___ Stored data ___

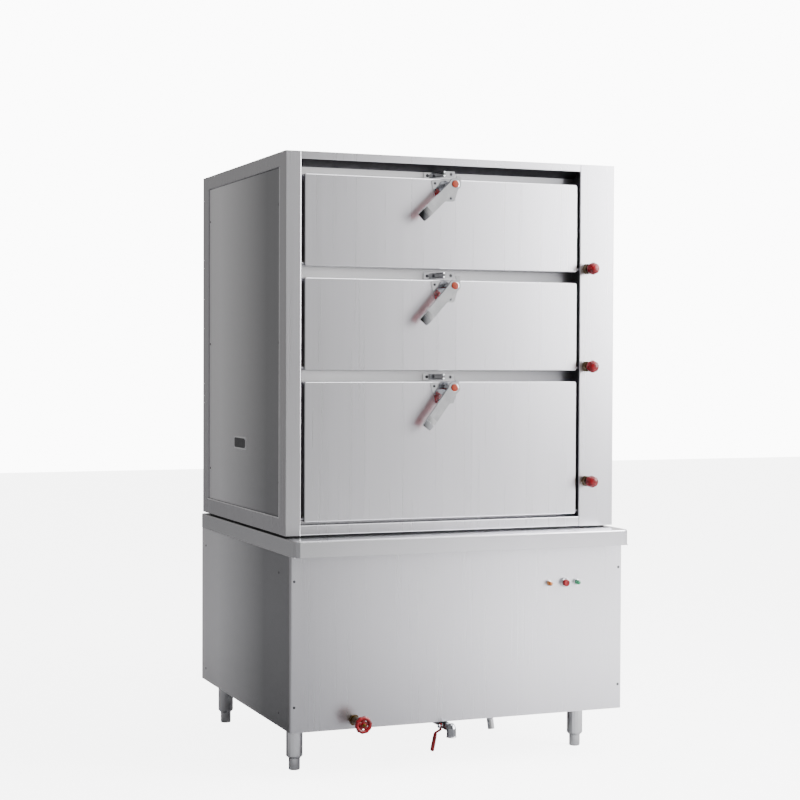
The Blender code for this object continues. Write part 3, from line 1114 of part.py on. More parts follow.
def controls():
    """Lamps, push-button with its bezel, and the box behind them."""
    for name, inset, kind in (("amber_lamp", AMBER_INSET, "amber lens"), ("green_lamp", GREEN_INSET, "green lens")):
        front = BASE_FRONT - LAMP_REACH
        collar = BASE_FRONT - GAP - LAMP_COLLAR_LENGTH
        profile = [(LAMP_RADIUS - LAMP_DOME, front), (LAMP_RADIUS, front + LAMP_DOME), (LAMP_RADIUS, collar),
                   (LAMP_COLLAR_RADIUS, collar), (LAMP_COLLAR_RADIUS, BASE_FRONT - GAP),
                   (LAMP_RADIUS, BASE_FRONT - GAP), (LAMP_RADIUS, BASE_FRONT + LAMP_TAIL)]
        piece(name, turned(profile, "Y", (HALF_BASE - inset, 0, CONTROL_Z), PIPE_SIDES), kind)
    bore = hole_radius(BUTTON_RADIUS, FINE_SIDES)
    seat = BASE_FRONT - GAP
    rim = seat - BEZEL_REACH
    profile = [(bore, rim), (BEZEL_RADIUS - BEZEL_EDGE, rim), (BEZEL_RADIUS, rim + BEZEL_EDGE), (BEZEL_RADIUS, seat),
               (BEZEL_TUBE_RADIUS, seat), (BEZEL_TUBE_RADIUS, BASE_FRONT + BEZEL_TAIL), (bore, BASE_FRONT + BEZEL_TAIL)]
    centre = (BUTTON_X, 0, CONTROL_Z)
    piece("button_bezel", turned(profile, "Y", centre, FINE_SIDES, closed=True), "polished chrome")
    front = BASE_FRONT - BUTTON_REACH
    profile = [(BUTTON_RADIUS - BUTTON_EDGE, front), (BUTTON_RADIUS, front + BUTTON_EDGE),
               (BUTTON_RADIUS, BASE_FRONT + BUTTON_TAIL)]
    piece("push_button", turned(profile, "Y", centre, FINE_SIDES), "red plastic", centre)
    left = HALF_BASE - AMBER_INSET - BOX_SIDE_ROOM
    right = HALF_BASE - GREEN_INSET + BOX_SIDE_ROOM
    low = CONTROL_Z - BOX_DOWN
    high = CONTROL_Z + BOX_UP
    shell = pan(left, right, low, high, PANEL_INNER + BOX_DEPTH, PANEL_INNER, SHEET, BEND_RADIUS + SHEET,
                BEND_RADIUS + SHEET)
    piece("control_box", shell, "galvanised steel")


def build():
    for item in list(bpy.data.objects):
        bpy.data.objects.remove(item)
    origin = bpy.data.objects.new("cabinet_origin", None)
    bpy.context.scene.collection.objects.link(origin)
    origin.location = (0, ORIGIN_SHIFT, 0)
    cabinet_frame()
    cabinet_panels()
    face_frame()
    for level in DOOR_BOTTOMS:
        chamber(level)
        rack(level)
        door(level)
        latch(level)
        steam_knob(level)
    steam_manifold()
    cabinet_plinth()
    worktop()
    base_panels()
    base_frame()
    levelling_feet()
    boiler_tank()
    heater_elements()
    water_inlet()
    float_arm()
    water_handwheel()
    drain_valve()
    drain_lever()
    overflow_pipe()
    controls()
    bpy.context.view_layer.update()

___

◆ What is being asked
Please output the entire listing exactly as it stands.

◆ Solved problem
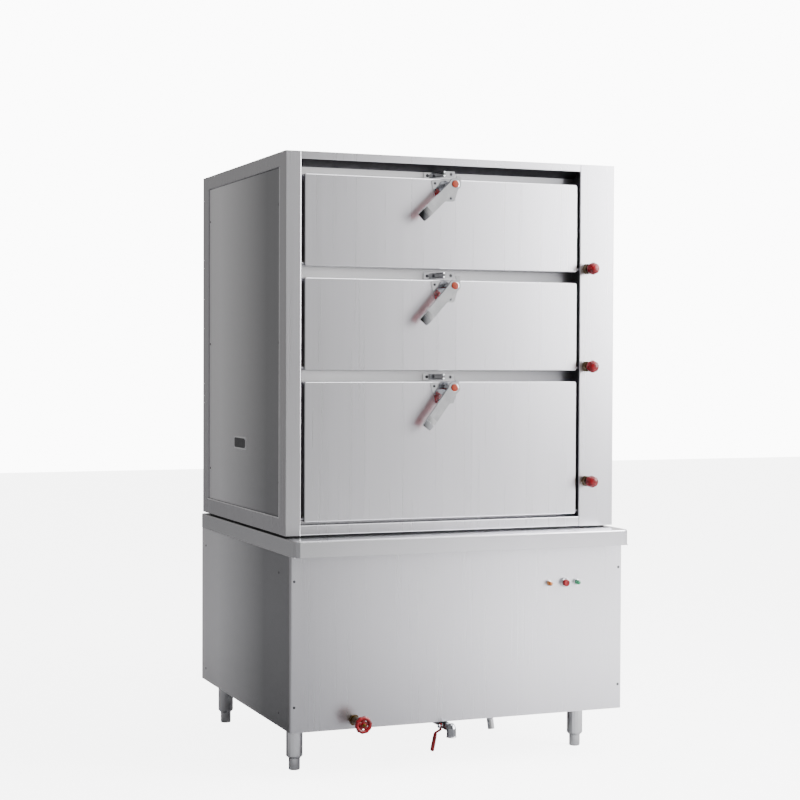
The Blender code for this object continues. Write part 3, from line 1114 of part.py on. More parts follow.
def controls():
    """Lamps, push-button with its bezel, and the box behind them."""
    for name, inset, kind in (("amber_lamp", AMBER_INSET, "amber lens"), ("green_lamp", GREEN_INSET, "green lens")):
        front = BASE_FRONT - LAMP_REACH
        collar = BASE_FRONT - GAP - LAMP_COLLAR_LENGTH
        profile = [(LAMP_RADIUS - LAMP_DOME, front), (LAMP_RADIUS, front + LAMP_DOME), (LAMP_RADIUS, collar),
                   (LAMP_COLLAR_RADIUS, collar), (LAMP_COLLAR_RADIUS, BASE_FRONT - GAP),
                   (LAMP_RADIUS, BASE_FRONT - GAP), (LAMP_RADIUS, BASE_FRONT + LAMP_TAIL)]
        piece(name, turned(profile, "Y", (HALF_BASE - inset, 0, CONTROL_Z), PIPE_SIDES), kind)
    bore = hole_radius(BUTTON_RADIUS, FINE_SIDES)
    seat = BASE_FRONT - GAP
    rim = seat - BEZEL_REACH
    profile = [(bore, rim), (BEZEL_RADIUS - BEZEL_EDGE, rim), (BEZEL_RADIUS, rim + BEZEL_EDGE), (BEZEL_RADIUS, seat),
               (BEZEL_TUBE_RADIUS, seat), (BEZEL_TUBE_RADIUS, BASE_FRONT + BEZEL_TAIL), (bore, BASE_FRONT + BEZEL_TAIL)]
    centre = (BUTTON_X, 0, CONTROL_Z)
    piece("button_bezel", turned(profile, "Y", centre, FINE_SIDES, closed=True), "polished chrome")
    front = BASE_FRONT - BUTTON_REACH
    profile = [(BUTTON_RADIUS - BUTTON_EDGE, front), (BUTTON_RADIUS, front + BUTTON_EDGE),
               (BUTTON_RADIUS, BASE_FRONT + BUTTON_TAIL)]
    piece("push_button", turned(profile, "Y", centre, FINE_SIDES), "red plastic", centre)
    left = HALF_BASE - AMBER_INSET - BOX_SIDE_ROOM
    right = HALF_BASE - GREEN_INSET + BOX_SIDE_ROOM
    low = CONTROL_Z - BOX_DOWN
    high = CONTROL_Z + BOX_UP
    shell = pan(left, right, low, high, PANEL_INNER + BOX_DEPTH, PANEL_INNER, SHEET, BEND_RADIUS + SHEET,
                BEND_RADIUS + SHEET)
    piece("control_box", shell, "galvanised steel")


def build():
    for item in list(bpy.data.objects):
        bpy.data.objects.remove(item)
    origin = bpy.data.objects.new("cabinet_origin", None)
    bpy.context.scene.collection.objects.link(origin)
    origin.location = (0, ORIGIN_SHIFT, 0)
    cabinet_frame()
    cabinet_panels()
    face_frame()
    for level in DOOR_BOTTOMS:
        chamber(level)
        rack(level)
        door(level)
        latch(level)
        steam_knob(level)
    steam_manifold()
    cabinet_plinth()
    worktop()
    base_panels()
    base_frame()
    levelling_feet()
    boiler_tank()
    heater_elements()
    water_inlet()
    float_arm()
    water_handwheel()
    drain_valve()
    drain_lever()
    overflow_pipe()
    controls()
    bpy.context.view_layer.update()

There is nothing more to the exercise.